Unlocking the luminescent potential of Pr3+/Yb3+ Co-doped Y2Mo4O15 for advanced thermometry applications

Abstract

In this study, Pr3+/Yb3+ co-doped Y2Mo4O15 phosphor was successfully synthesized using the traditional citric acid-assisted sol-gel method, with the aim of exploring its potential for optical thermometry applications. The structural and morphological characteristics of the synthesized sample were comprehensively analyzed through X-ray powder diffraction (XRD) and scanning electron microscopy (SEM). Photoluminescence and temperature-dependent luminescence properties were systematically investigated within a temperature range of 298 K to 508 K, employing 473 nm excitation. To assess the temperature sensing capabilities of the phosphors, we utilized both the fluorescence intensity ratio (FIR) and fluorescence lifetime (FL) techniques.

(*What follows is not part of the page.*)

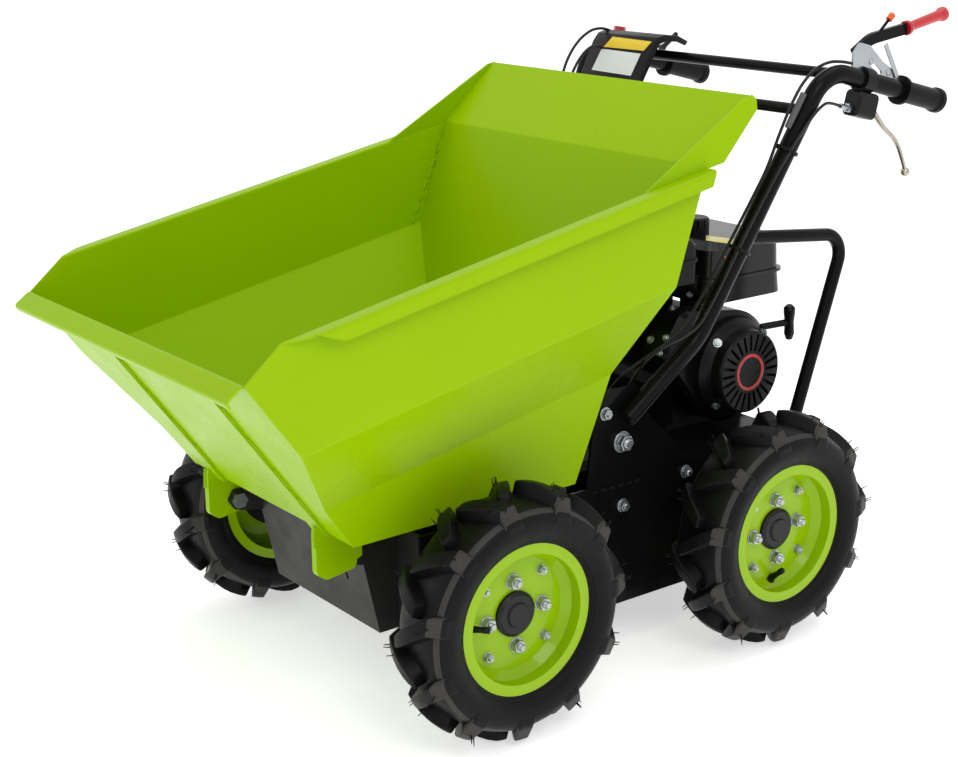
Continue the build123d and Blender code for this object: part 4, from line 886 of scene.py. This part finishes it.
# Cable sleeve: shrunk tubing that holds two cables together in front of the left tube. It is a
# little narrower at its ends.
# Heat-shrink tubing: grey, dull and soft looking.
sleeve_tubing = coating(
    "grey_sleeve", ("#4A4B4C", "#565758"), rough=(0.45, 0.6), drift_mm=20, grain_mm=1.0,
    grain_height_mm=0.02,
)
sleeve_middle = tube_low.lerp(tube_high, 0.83) + Vector((0.0, -0.0185, 0.0092))
sleeve_section = [
    (-0.030, 0.0036), (-0.029, 0.0052), (-0.010, 0.0056), (0.010, 0.0054), (0.029, 0.0052),
    (0.030, 0.0036), (-0.030, 0.0036),
]
sleeve = turned("cable_sleeve", sleeve_section, sleeve_middle, tube_run, 24)
settle(sleeve, "chassis", sleeve_tubing)

# Clutch hand lever: a forged blade that sweeps down and back in one long curve and ends in a ball.
# It follows the solid's line with a smooth spline, tapers to the ball, and hinges in a black housing.
# Bare aluminium of the solid: bright, finely brushed.
bright_aluminium = coating(
    "bright_aluminium", ("#D4D5D6", "#C2C3C5"), rough=(0.25, 0.35), drift_mm=30, grain_mm=0.5,
    grain_height_mm=0.006, metallic=1.0,
)
# Forged lever: warm nickel-like shine, a little uneven.
forged_lever = coating(
    "forged_lever", ("#B9B1A4", "#9E968A"), rough=(0.18, 0.3), drift_mm=20, grain_mm=1.5,
    grain_height_mm=0.01, metallic=1.0,
)
dress(black_plastic, "clutch_lever_housing")
dress(bright_aluminium, "clutch_lever")
lever_x = 280
lever_points = ((776, 851), (794, 833), (817, 808), (851, 786), (871, 751), (880, 729))
lever_line = [at(lever_x, y, z) for y, z in lever_points]
lever_radius = 0.0042
lever_taper = 0.09
lever_flatness = 1.6
ball_radius = 0.0075
curve = bpy.data.curves.new("lever_line", "CURVE")
curve.dimensions = "3D"
spline = curve.splines.new("NURBS")
spline.points.add(len(lever_line) - 1)
for count, (point, place) in enumerate(zip(spline.points, lever_line)):
    point.co = (*place, 1)
    point.radius = 1.0 - lever_taper * count
spline.order_u = 3
spline.use_endpoint_u = True
spline.resolution_u = 12
curve.bevel_depth = lever_radius
curve.bevel_resolution = 5
curve.use_fill_caps = True
lever_curve = bpy.data.objects.new("lever_curve", curve)
bpy.context.scene.collection.objects.link(lever_curve)
alone(lever_curve)
bpy.ops.object.convert(target="MESH")
blade = bpy.context.object
for vertex in blade.data.vertices:
    vertex.co.x = lever_x / 1000 + (vertex.co.x - lever_x / 1000) * lever_flatness
bpy.ops.mesh.primitive_uv_sphere_add(
    segments=24, ring_count=14, radius=ball_radius, location=lever_line[-1]
)
ball = bpy.context.object
bpy.ops.object.transform_apply(location=True)
hand_lever = joined([blade, ball], "clutch_hand_lever")
bpy.ops.object.shade_smooth_by_angle(angle=radians(50))
settle(hand_lever, "chassis", forged_lever)
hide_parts("clutch_lever")

bpy.context.scene.view_settings.view_transform = "Standard"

Optical temperature measurements were conducted through both thermal and non-thermal coupling methods. Our findings revealed that the FIR (I547/I490) exhibited an outstanding maximum sensitivity of 1.27% K−1, accompanied by remarkably low-temperature uncertainty (δT) values ranging from 0.04 to 0.83 K. This outstanding performance makes it the optimal choice for temperature sensing. Additionally, when employing FL thermometry, the maximum sensitivity (Sr) was determined to be 0.21% K−1 at 538 K. These results strongly indicate the significant potential of Y2Mo4O15: Pr3+/Yb3+ in the realm of optical thermometry, offering promising opportunities for precise and reliable temperature measurements.